ENGINEERING FOR DEVELOPMENT

(First Draft)

 

E J Jefferies

 

March 1969



CONTENTS

PART 1 THE WORLD DEVELOPMENT PROGRAMME

Chapter 1 Introduction
Chapter 2 Closing the Gap
Chapter 3 Resistance to Change
Chapter 4 International Technical Assistance

PART II AN ENGINEERING APPROACH TO A PLAN FOR A COUNTRY

Chapter 5 Outline of the Approach
Chapter 6 Setting the Problem
Chapter 7 Basic, Concepts, Terms and Definitions
Chapter 8 Background Data Available
Chapter 9 The Starting Point for a Case Study
Chapter 10 Preliminary Calculations
Chapter 11 Patterns of Economic Growth
Chapter 12 Development Plan for Year 1
Chapter 13 Development Plan for Year 2
Chapter 14 Development Plan for Year 3
Chapter 15 Review of Changes During the Three Years
Chapter 16 The Control of Development
Chapter 17 Financing the Development

 

 

PART III THE IMPLICATIONS OF RAPID GROWTH

Chapter 18 Economic Growth and Technological Changes in Rural Communities
Chapter 19 The Influence of Agriculture on Industrial Development
Chapter 20 The Role of Manufacturing Industry
Chapter 21 The Contribution of Industrial Engineering to a Solution

 

PART IV DESIGNING FOR BALANCE IN DEVELOPMENT


Chapter 22 The Prediction of New Manufacturing Capacity Requirements by Product Group
Chapter 23 The Productivity of Labour
Chapter 24 The Growth of Productivity
Chapter 25 The Calculation of Appropriate Levels of Productivity in New Plants

 

CHAPTER 19

 

THE INFLUENCE OF AGRICULTURE

ON INDUSTRIAL DEVELOPMENT

 

Productivity in Agriculture

 

If there is any significant plantation sector of agriculture, this may show a fairly high level of productivity of labour. (At the same time its productivity of capital may be rather low.)

 

Otherwise, in a country where agriculture accounts for 35% to 60% of the economic activity, productivity of labour in most of the operations of agriculture will be in the lower ranges of a graph on the lines of Graph 5. If data on employment and sectoral output is available, the average productivity of labour in agriculture can be calculated from the mean productivity of the country.
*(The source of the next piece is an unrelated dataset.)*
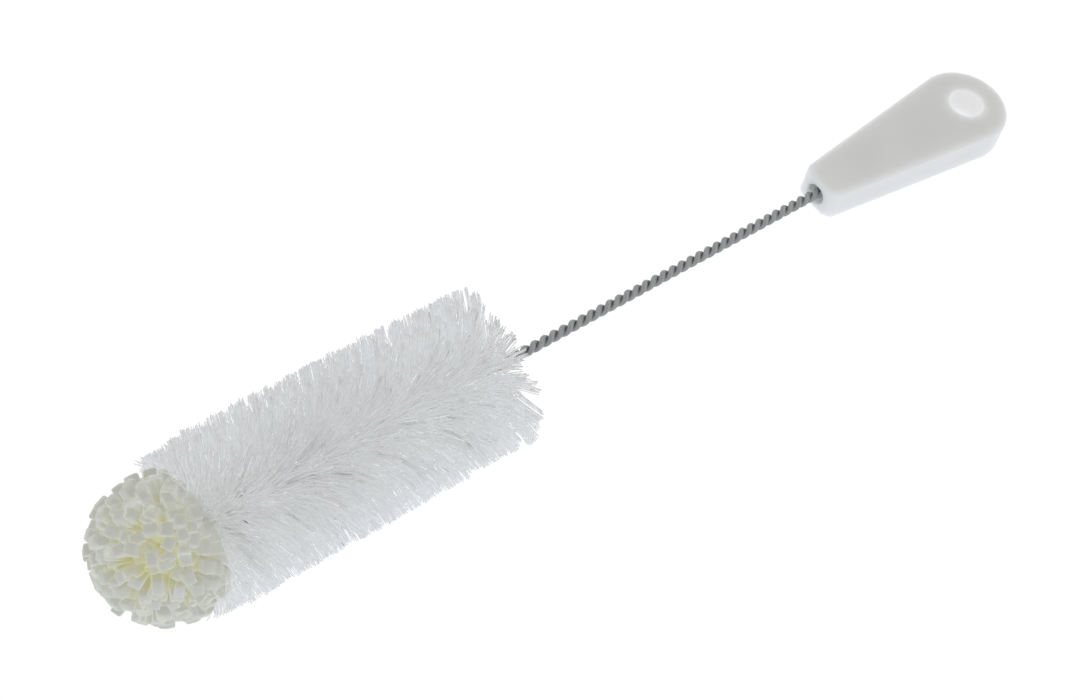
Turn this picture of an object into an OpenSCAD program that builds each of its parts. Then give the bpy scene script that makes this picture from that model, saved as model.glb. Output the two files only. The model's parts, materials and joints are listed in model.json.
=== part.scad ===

For instance, if agriculture employs 77% of the work force and produces 45% of the GDP then the average productivity of labour in agriculture is 45/77 or 0.585 times the country mean. If agriculture depends on irrigation and water storage, productivity of capital will be very low.

 

Reduction of Agricultural Labour Force

 

Since agriculture of average to low productivity forms the bulk of the economic activity and uses the bulk of the labour force, increased labour productivity here (output being held constant) will release labour for other uses and will produce unemployment. Such increased labour productivity in agriculture is the only route to an ultimate higher level of the economy, but can only be effective if the released labour can be absorbed elsewhere. Industrialisation is looked to provide this. However, if the industries set up for this purpose operate at say ten times the labour productivity of agriculture, they can only make one-tenth of their required contribution to the absorption of the labour released, and the majority becomes unemployed. The answer to this dilemma cannot be to multiply by ten the scale and output of these new industries, since at the ruling level of the economy purchasing power is not yet available for the larger amount of products. Hence, productivity in the new industries must be rigidly held down if unemployment is not to become a major problem. Thus, new industrial plants need to be designed to an appropriate level of productivity as well as to a target level of product cost and profitability.

 

It is of interest to note that in Great Britain in the 1950s agricultural output was increasing by about 3% per annum and employment in agriculture and falling by about 3% per annum. Productivity in agriculture was increasing at about twice the rate achieved by industry.

 

It many underdeveloped countries at the present time agricultural output is not keeping pace with population increase. An increase in productivity of labour in agriculture is urgently needed to provide increased output and initially this need not involve any displacement of labour since the increased output can be absorbed. There are cases observable where efforts are now being made to increase the agricultural labour force to correct under-production, but if economic development is the aim, this can only be a very temporary measure.